Issuance of US$100 Million Aggregate Principal Amount of Additional Senior Secured Notes.
Overview
On April 4, 2019 (the “Issue Date”), Atento Luxco 1 S.A. (“Atento Luxco 1” or the “Issuer”), a wholly-owned subsidiary of Atento S.A. (the “Registrant” or “Atento”), closed an offering of an additional US$100 million aggregate principal amount of its 6.125% Senior Secured Notes due 2022 (the “Additional Notes”) in a private placement transaction (the “Offering”). The Additional Notes were offered as additional notes under the indenture, dated as of August 10, 2017 (the “Indenture”), pursuant to which the Issuer previously issued US$400 million aggregate principal amount of its 6.125% Senior Secured Notes due 2022 (the “Existing Notes” and, together with the Additional Notes, the “Notes”). The Additional Notes and the Existing Notes are treated as the same series for all purposes under the Indenture and collateral agreements, each as amended and supplemented, that govern the Notes. The Issuer intends to use the net proceeds from the offering of the Additional Notes to repay all its outstanding Brazilian debentures and a part of its outstanding BNDES credit facilities, as well as to pay for related fees and expenses and for general corporate purposes.
The Additional Notes and related guarantees were offered only to qualified institutional buyers in reliance on Rule 144A under the Securities Act of 1933, as amended (the “Act”), or outside the United States, to persons outside the United States in compliance with Regulation S under the Act. The Additional Notes and related guarantees have not been and will not be registered under the Act or the securities laws of any other jurisdiction and may not be offered or sold in the United States except pursuant to an exemption from, or in a transaction not subject to, the registration requirements of the Act.

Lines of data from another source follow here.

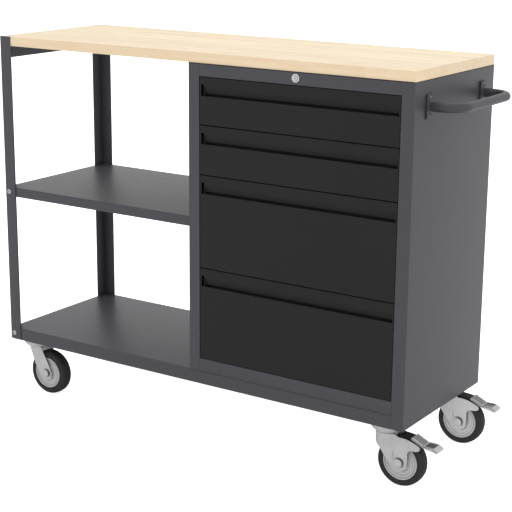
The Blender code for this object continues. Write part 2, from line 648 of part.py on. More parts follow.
# start x, end x, half width in y, low z, high z
EAR_BLOCKS = ((25.0, 48.7, 6.0, -28.0, CROWN_TOP - 0.3), (40.0, 48.4, 5.8, -27.8, -15.2))
PEDAL_ARM = [(39.2, -23.8), (41.8, -18.0), (43.4, -14.6), (54.0, -15.2), (54.0, -24.2)]
PEDAL_NECK = [(52.0, -15.0), (58.0, -15.6), (75.0, -22.6), (75.0, -26.6),
              (60.0, -24.6), (52.0, -24.3)]
PEDAL_PAD = [(72.5, -23.7), (103.0, -38.2), (127.5, -37.9), (141.0, -44.9)]


def fork_legs(outline, x, y):
    return [prism(shift_x(outline, x), "Y", y + start, y + end)
            for start, end in ((-LEG_OUT, -LEG_IN), (LEG_IN, LEG_OUT))]


def axle_hole(x, y):
    return rod((x + TRAIL, y, AXLE_Z), "Y", AXLE_BORE, -30, 30)


def plain_fork(x, y):
    """Flat crown plate between two straps."""
    crown = box(x - 16, x + 27, y - LEG_IN - 0.4, y + LEG_IN + 0.4, CROWN_LOW, CROWN_TOP)
    return cut(join(crown, *fork_legs(PLAIN_LEG, x, y)), axle_hole(x, y),
               rod((x, y, 0), "Z", CROWN_BORE, -40, -10, 24))


def braked_fork(x, y):
    """Round crown, curved wall on the -X side and a middle ear for the pedal's pin."""
    crown = lathe(CROWN_PROFILE, (x, y, 0), "Z", 24)
    curve = arc(x, y, CROWN_RADIUS - 1.5, 127, 233, 8)
    wall = prism(folded_sheet(curve, 2.4), "Z", -44.0, CROWN_TOP - 0.4)
    ear = join(*[box(x + start, x + end, y - half, y + half, low, high)
                 for start, end, half, low, high in EAR_BLOCKS])
    return cut(join(crown, wall, ear, *fork_legs(BRAKED_LEG, x, y)), axle_hole(x, y),
               rod((x + PIVOT_X, y, PIVOT_Z), "Y", 3.0 + HOLE_PLAY, -10, 10, 12))


def brake_pedal(x, y):
    """Two arms on the pin, a solid neck, then a sloping pad with a window."""
    arm = shift_x(PEDAL_ARM, x)
    pad = folded_sheet(shift_x(PEDAL_PAD, x), 2.8)
    pedal = join(prism(shift_x(PEDAL_NECK, x), "Y", y - 15.2, y + 15.2),
                 prism(arm, "Y", y - 15.0, y - 6.5),
                 prism(arm, "Y", y + 6.5, y + 15.0),
                 rod((x + PIVOT_X, y, PIVOT_Z), "Y", 3.0, -14.0, 14.0, 12),
                 prism(pad, "Y", y - 18.0, y + 18.0))
    return cut(pedal, box(x + 106.0, x + 126.0, y - 14.6, y + 14.6, -44.0, -32.0))


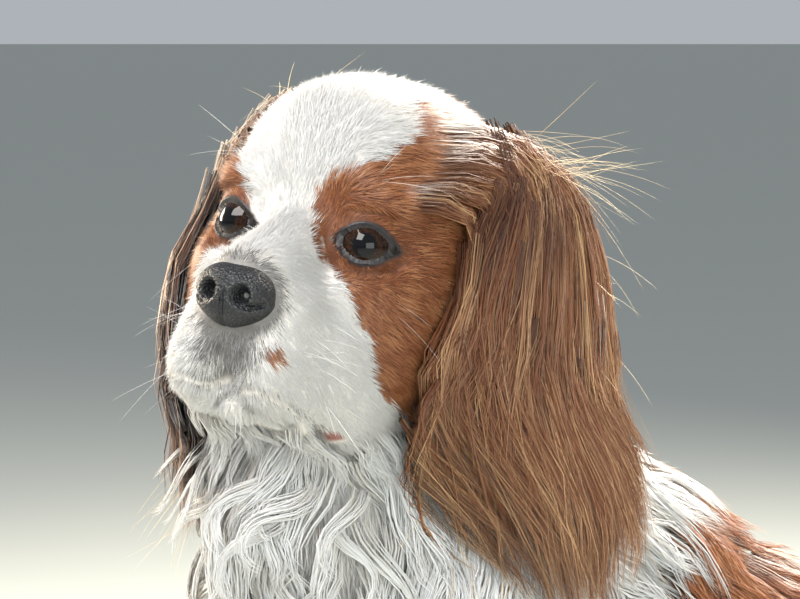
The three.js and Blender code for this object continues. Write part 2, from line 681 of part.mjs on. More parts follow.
const floor = halfSpace([0, 0, 0], [0, 0, 1], 0);
const { grownSkull, ...headNodes } = headSolids();
const nodes = { ...headNodes, ...parted() };
const grownBody = wrap(
  (x, y, z) => dogDistance(x, y, z) - 3 * GAP,
  [-100, -170, 190],
  [110, 120, 350],
  BODY_CELL * 0.8,
);
const grownJaw = wrap((x, y, z) => jawDistance(x, y, z) - 4.5 * GAP, ...HEAD_BOX, HEAD_CELL);
for (const [name, side] of [['left', 1], ['right', -1]]) {
  nodes['eye_' + name] = eyeball(side);
  nodes['ear_' + name] = largest(
    joined([earLeather(side), ...earLocks(side, draw)]).subtract(grownSkull).subtract(grownBody),
  );
}
nodes.neck = largest(nodes.neck.subtract(grownJaw));
nodes.chest = largest(
  nodes.chest.add(joined(ruffLocks(draw)).subtract(grownSkull)).subtract(grownJaw),
);
nodes.foreleg_left = largest(joined([nodes.foreleg_left, ...featherLocks(FEATHERS.foreleg_left, draw)]));
nodes.hind_leg_left = largest(joined([nodes.hind_leg_left, ...featherLocks(FEATHERS.hind_leg_left, draw)]));
const plume = ['tail_over', 'tail_left', 'tail_right'].flatMap((name) => featherLocks(FEATHERS[name], draw));
nodes.tail = largest(joined([nodes.tail, ...plume]).intersect(floor));
nodes.foreleg_right = mirrored(nodes.foreleg_left);
nodes.hind_leg_right = mirrored(nodes.hind_leg_left);

const finishOf = (name) => {
  if (name.startsWith('eye')) return 'eye';
  if (name === 'nose') return 'black';
  return name.startsWith('ear') || name === 'loin' ? 'chestnut' : 'white';
};

// The part's origin is the middle of its bounding box, on the floor.
const dog = new THREE.Group();
const extent = new THREE.Box3();
for (const [name, made] of Object.entries(nodes)) {
  const finish = new THREE.MeshStandardMaterial(COLOURS[finishOf(name)]);
  const mesh = new THREE.Mesh(geometryOf(settled(made)), finish);
  mesh.name = name;
  dog.add(mesh);
  extent.expandByObject(mesh);
}
const middle = extent.getCenter(new THREE.Vector3());
for (const mesh of dog.children) mesh.geometry.translate(-middle.x, -middle.y, 0);

export default dog;
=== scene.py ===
"""The looks of a life-size sitting spaniel: skin, coat, eyes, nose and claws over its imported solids."""

from __future__ import annotations

import logging
import math
from dataclasses import dataclass, field
from enum import Enum
from typing import Callable, Sequence

import bmesh
import bpy
import numpy as np
from mathutils import Matrix, Vector
from mathutils.kdtree import KDTree


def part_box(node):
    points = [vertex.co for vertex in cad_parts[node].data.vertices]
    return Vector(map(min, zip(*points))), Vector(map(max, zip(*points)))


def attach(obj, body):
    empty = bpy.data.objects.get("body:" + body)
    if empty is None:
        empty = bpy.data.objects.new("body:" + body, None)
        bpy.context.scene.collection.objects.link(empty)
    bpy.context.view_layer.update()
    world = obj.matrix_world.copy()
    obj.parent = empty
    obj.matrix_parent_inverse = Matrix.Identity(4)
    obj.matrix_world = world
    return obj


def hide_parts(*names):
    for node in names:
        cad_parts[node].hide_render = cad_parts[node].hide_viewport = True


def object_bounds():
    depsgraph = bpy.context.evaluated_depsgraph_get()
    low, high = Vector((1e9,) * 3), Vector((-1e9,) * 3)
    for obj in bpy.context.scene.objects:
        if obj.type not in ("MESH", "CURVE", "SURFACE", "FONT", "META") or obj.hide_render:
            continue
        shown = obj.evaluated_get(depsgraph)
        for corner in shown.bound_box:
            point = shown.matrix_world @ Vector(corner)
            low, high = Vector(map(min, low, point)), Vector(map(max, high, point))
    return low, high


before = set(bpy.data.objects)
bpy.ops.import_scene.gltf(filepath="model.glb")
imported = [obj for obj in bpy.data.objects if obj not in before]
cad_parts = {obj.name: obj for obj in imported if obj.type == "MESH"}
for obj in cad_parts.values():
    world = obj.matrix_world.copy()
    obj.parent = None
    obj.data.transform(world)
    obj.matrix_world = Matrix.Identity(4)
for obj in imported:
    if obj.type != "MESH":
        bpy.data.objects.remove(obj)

logging.basicConfig(level=logging.INFO, format="%(relativeCreated)d ms  %(message)s")
log = logging.getLogger("spaniel")

CAD_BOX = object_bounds()
ROOT = "root"
BAKE_MAP = "OFBake"
PATCH = 0.003  # width of a tuft's patch on the unwrap
MILLIMETRES = 1000.0  # in a metre
COAT_SHARE = 0.03  # of each side, that hair may pass the solids' box
COAT_ROOM = 0.007  # metres that it may pass the box besides
FLOOR_CLEAR = 0.0002  # metres between the lowest hair and the floor
ROOT_DEPTH = 0.5  # millimetres that short fur starts inside the skin
MOST_TRIANGLES = 190_000  # of one piece of hair
CORNEA_AHEAD = 0.34  # centre of the cornea before the eye's, as a share of the eye's radius
CORNEA_RADIUS = 0.72  # as a share of the eye's radius
TARGET_RIGHT, TARGET_UP = 0.01466, -0.0216  # metres from the head's middle to the picture's
# Colour of the dark hairs among the white, also used as painted shade on hairs in the mouth groove.
DARK_HAIR_AND_SHADE_COLOUR = (0.035, 0.033, 0.036)
Array = np.ndarray
Point = tuple[float, float, float]


class Slot(Enum):
    """Material slots of the record."""

    WHITE = "white_coat"
    CHESTNUT = "chestnut_coat"
    NOSE = "nose_leather"
    EYE = "eye"


# Small maths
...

The following is a brief description of the terms of the Notes and the Indenture.
Maturity and Interest Payment Dates
Interest is payable on the Notes on February 10 and August 10 of each year, beginning on August 10, 2019 for the Additional Notes, until their maturity date of August 10, 2022.
Ranking
The Indenture and the Notes provide, among other things, that the Notes are senior secured obligations of the Issuer and the Guarantors and will: (i) rank equally in right of payment to any of the Issuer’s and the Guarantors’ existing and future senior indebtedness; (ii) rank senior in right of payment to all of the Issuer’s and the Guarantors’ future senior subordinated indebtedness; (iii) be effectively junior in right of payment to all of the Issuer’s and the Guarantors’ existing and future secured indebtedness to the extent of the value of the collateral securing such indebtedness; and (iv) be structurally subordinated in right of payment to all existing and future indebtedness and other liabilities of the Issuer’snon-guarantor subsidiaries.
Guarantees
The Notes are guaranteed on a senior secured basis by certain of Atento’s wholly owned subsidiaries on a joint and several basis.
Security
The Notes and the guarantees thereto are secured, subject to permitted liens and other limitations, by a first-priority lien on the capital stock of the Issuer, each of the guarantors and Atento Argentina S.A.
Covenants
The terms of the Indenture, among other things, limit, in certain circumstances, the ability of the Issuer and its restricted subsidiaries to: (i) incur certain additional indebtedness; (ii) make certain dividends, distributions, investments and other restricted payments; (iii) sell the property or assets of the Issuer or any of its restricted subsidiaries to another person; (iv) incur additional liens; (v) guarantee additional debt; and (vi) enter into transactions with affiliates.